Días antes de la derrota alemana en la contienda, Goebbles le dio a Pomsel una máquina de escribir. Aquel sería el último día de trabajo del propagandista nazi. Ella se mudó al búnker que estaba bajo el Ministerio de Propaganda y allí pasó diez días con sus diez noches. La ex secretaria cuenta que tuvo que alimentarse de latas y vino. Al décimo día, un mensajero llegó al sótano para informar de los suicidios de Hitler y Goebbels.
Poco después, los soldados soviéticos la arrestaron y tuvo que pasar cinco años recluida, sin que su familia tuviera idea de su paradero. Según expresa en el documental «Una vida alemana», fue algo totalmente injusto. «Yo no había hecho nada» se justifica.

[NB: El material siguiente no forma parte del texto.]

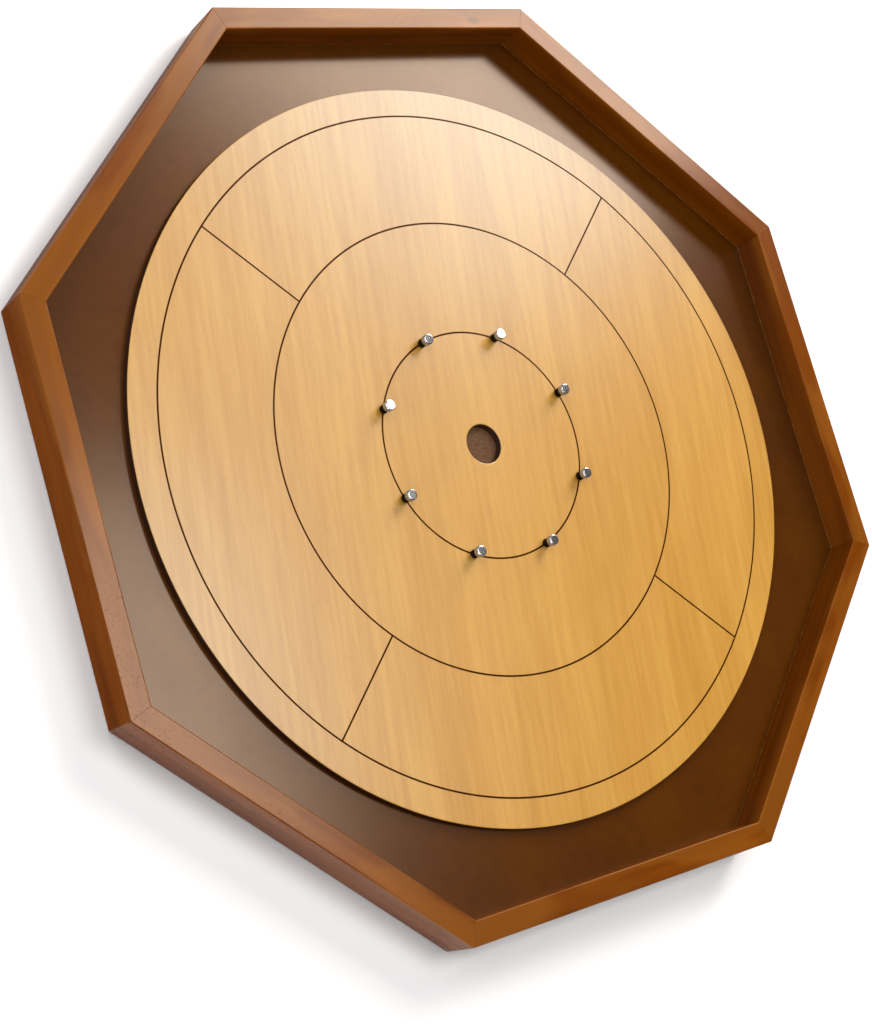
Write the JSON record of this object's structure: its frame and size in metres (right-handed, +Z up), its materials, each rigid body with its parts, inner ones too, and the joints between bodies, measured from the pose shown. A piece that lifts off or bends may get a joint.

Aunque Pomsel, uno de los últimos testigos supervivientes de la maquinaria nazi, creyó que nunca volvería a ser feliz, fue liberada en 1950 y pudo seguir trabajando como secretaria durante años. «Nunca le perdonaré a Goebbles lo que le hizo al mundo», asegura.
Ahora vive en Múnich y, a pesar de que sus serios problemas de visión no la permiten desempeñar muchas tareas, se enorgullece de que su mente siga «todavía despierta». Pomsel rechazó contar públicamente su historia hasta haber cumplido los cien años. Ahora, la anciana ha accedido a compartir sus vivencias ante las cámaras como protagonista de la producción austriaca de los directores Christian Krönes, Olal Müller, Roland Schrotthofer, Florian Weigensamer.